⟨

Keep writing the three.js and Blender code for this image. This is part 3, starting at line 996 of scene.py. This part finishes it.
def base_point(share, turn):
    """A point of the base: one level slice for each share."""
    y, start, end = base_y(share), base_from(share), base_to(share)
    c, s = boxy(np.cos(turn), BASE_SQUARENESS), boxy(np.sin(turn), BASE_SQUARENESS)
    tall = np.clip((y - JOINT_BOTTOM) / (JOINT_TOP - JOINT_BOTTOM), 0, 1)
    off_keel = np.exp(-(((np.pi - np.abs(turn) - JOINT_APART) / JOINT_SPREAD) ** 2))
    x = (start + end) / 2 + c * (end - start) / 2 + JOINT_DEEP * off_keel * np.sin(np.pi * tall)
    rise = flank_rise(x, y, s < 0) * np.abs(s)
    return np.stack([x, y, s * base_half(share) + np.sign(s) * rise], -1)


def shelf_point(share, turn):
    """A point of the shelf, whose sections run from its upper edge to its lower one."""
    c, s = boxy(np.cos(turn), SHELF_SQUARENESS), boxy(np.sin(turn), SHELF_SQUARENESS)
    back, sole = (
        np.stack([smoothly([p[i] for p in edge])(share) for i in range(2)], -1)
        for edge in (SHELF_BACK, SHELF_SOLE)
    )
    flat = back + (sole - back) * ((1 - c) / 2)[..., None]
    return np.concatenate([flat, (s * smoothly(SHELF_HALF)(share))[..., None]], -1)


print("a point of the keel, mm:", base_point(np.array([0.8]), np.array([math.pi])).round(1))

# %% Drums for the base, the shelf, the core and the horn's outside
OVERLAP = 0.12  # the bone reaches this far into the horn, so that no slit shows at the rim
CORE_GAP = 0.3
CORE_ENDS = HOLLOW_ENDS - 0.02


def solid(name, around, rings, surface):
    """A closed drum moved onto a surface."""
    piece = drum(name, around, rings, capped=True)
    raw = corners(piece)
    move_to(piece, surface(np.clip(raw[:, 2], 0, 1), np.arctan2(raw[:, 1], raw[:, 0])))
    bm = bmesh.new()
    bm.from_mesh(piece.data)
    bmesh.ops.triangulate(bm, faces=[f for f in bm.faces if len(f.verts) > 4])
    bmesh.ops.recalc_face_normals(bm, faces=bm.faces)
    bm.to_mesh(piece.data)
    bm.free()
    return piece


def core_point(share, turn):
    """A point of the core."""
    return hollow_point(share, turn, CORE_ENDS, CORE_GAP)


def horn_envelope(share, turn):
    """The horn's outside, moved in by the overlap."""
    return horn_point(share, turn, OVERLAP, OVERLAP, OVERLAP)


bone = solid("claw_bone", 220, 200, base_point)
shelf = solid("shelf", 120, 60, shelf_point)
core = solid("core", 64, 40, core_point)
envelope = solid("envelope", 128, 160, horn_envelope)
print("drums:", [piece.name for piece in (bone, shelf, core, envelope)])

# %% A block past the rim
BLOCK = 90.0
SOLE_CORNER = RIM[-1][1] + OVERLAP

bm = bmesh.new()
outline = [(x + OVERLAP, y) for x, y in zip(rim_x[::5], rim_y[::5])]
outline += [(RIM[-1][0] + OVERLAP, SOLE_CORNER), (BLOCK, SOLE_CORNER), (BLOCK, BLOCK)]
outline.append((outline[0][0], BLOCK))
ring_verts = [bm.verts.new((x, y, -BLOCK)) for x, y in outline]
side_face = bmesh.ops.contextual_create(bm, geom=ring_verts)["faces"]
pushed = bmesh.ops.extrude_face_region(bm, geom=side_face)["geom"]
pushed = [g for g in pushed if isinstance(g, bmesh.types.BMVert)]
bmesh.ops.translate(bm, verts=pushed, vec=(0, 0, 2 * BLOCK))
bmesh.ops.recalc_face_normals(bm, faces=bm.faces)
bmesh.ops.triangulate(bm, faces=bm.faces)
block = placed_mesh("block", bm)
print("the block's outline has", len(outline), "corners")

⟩
⟨

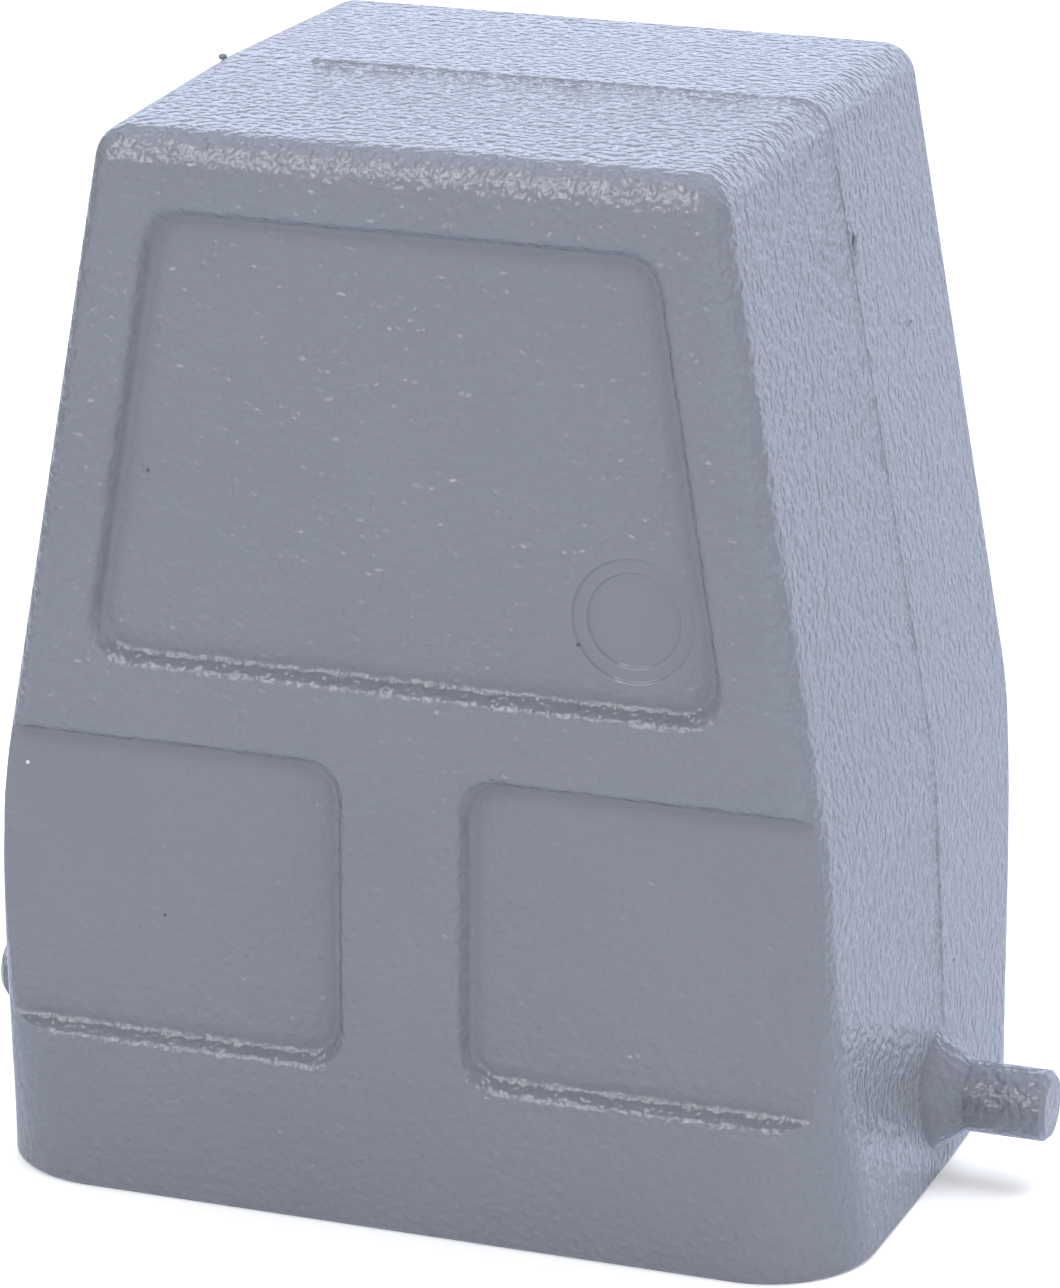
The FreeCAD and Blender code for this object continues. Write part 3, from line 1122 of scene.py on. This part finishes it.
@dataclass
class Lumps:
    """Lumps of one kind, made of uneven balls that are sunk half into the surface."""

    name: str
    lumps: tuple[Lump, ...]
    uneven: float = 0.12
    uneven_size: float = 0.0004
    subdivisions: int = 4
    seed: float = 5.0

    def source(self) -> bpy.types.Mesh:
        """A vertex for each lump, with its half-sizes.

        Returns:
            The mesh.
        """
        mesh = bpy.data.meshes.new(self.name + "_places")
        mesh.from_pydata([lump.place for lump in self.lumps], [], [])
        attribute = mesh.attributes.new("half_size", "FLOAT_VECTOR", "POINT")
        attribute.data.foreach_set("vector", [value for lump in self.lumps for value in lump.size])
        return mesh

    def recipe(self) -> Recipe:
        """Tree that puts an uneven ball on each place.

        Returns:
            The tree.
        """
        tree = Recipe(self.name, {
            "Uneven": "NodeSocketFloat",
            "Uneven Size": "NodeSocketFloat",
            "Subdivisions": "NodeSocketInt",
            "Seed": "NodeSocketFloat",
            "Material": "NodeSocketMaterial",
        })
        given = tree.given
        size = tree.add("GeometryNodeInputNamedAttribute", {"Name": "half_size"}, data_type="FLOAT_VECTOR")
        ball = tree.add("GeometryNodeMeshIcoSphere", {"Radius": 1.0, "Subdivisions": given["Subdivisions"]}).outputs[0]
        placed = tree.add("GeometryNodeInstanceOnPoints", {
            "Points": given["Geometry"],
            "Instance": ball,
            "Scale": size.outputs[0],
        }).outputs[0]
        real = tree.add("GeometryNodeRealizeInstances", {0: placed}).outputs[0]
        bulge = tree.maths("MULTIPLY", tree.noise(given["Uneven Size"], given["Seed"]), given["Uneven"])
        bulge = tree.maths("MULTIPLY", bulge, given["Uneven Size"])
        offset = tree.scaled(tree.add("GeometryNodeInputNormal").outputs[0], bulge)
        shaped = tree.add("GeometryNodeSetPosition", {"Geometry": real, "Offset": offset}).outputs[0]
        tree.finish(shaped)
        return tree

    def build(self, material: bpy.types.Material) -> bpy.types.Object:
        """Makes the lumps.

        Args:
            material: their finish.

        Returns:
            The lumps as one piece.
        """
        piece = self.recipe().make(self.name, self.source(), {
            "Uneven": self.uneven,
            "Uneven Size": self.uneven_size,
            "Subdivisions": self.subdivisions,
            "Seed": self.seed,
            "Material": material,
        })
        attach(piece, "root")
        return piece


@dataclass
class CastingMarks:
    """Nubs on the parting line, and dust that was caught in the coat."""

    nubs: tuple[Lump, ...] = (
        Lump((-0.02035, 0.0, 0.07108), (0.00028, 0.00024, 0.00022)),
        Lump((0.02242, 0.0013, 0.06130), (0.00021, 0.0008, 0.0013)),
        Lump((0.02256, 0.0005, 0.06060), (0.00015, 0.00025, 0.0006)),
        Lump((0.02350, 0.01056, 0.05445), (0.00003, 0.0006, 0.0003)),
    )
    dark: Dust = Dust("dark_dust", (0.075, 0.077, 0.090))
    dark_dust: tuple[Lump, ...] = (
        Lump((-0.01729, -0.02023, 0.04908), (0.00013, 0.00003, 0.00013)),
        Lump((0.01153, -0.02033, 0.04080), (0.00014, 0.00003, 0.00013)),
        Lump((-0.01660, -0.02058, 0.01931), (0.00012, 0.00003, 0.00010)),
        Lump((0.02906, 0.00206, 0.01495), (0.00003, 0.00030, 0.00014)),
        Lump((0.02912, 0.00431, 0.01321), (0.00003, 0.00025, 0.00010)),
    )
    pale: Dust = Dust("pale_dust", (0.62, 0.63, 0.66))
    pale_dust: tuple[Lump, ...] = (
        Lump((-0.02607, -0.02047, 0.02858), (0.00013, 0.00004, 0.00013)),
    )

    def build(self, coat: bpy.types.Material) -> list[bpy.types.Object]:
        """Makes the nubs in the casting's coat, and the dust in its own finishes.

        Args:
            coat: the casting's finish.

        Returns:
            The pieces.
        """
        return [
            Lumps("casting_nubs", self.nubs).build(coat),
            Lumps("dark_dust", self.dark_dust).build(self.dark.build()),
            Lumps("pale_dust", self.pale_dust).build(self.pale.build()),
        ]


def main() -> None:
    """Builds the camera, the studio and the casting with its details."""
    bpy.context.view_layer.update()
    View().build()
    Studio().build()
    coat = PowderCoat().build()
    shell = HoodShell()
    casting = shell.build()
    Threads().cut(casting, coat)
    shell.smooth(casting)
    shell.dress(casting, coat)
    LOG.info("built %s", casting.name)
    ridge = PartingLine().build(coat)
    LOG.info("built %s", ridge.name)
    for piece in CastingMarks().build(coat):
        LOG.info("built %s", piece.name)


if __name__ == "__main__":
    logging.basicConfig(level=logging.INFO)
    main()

⟩

TASK TO COMPLETE: Wherever "scene" shows up in a line, copy that line.

TASK RESULT:
Keep writing the three.js and Blender code for this image. This is part 3, starting at line 996 of scene.py. This part finishes it.
The FreeCAD and Blender code for this object continues. Write part 3, from line 1122 of scene.py on. This part finishes it.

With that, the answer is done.